* EXERCISE INSTRUCTIONS:
Whenever a line contains the string "model", copy it out of the entries.

START SOURCE RECORDS

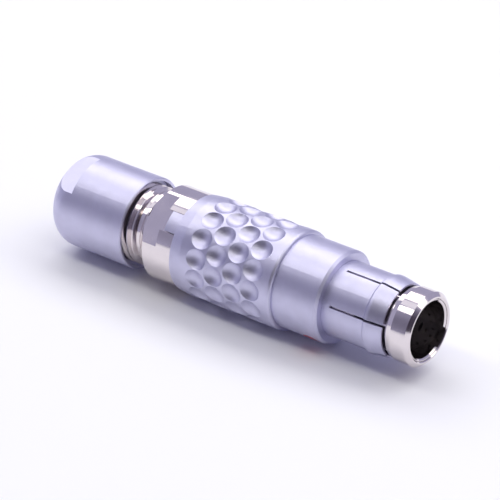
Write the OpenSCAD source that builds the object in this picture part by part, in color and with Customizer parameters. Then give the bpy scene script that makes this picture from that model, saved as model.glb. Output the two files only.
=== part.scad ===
// Push pull circular connector: a ten-contact cable plug with a slotted latch
// sleeve, a sliding release shell and a collet nut.
// It stands on its nose rim: z = 0 is the rim and +Z points to the cable end.
// +X is square to the first pair of spanner flats.

/* [Nose] */
// Bore of the nose tube; every other diameter stacks up from it
nose_bore_d = 9.1; // [9.05:0.05:9.4]
// Wall of the nose ring
nose_wall = 0.95; // [0.9:0.05:1.1]
// Length of the nose ring
ring_len = 3.7; // [3.4:0.1:4]
// Chamfer of the ring's front edge
ring_chamfer = 0.55; // [0.4:0.05:0.6]
// Length of the taper at the ring's rear
ring_taper_len = 0.75; // [0.6:0.05:0.9]
// Drop of the taper at the ring's rear
ring_taper = 0.2; // [0.15:0.05:0.25]
// Drop from the ring to the lands that guide the latch sleeve
land_drop = 0.4; // [0.35:0.05:0.45]
// Drop from the lands to the relief under the latch fingers
relief_drop = 0.25; // [0.15:0.05:0.3]
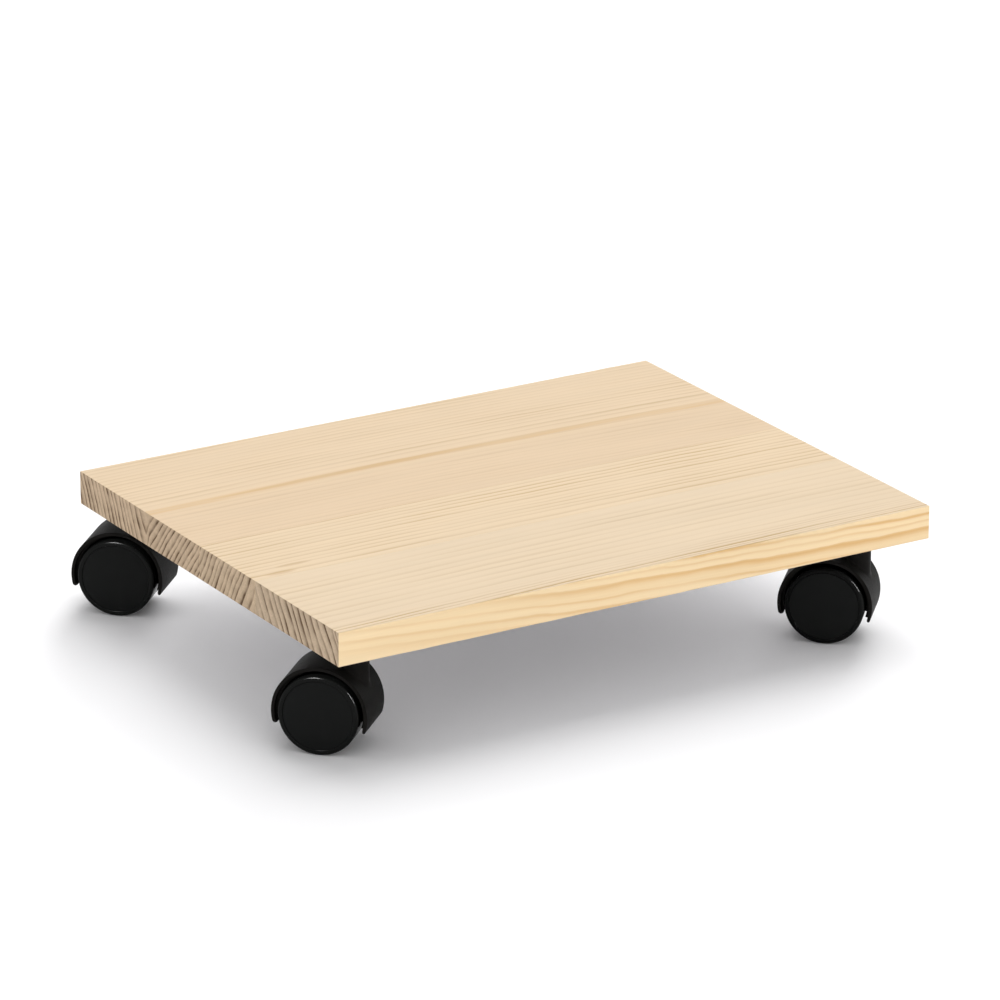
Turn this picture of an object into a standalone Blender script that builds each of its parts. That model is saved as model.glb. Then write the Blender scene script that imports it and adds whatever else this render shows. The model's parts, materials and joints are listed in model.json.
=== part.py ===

END SOURCE RECORDS

* TASK RESPONSE:
Write the OpenSCAD source that builds the object in this picture part by part, in color and with Customizer parameters. Then give the bpy scene script that makes this picture from that model, saved as model.glb. Output the two files only.
Turn this picture of an object into a standalone Blender script that builds each of its parts. That model is saved as model.glb. Then write the Blender scene script that imports it and adds whatever else this render shows. The model's parts, materials and joints are listed in model.json.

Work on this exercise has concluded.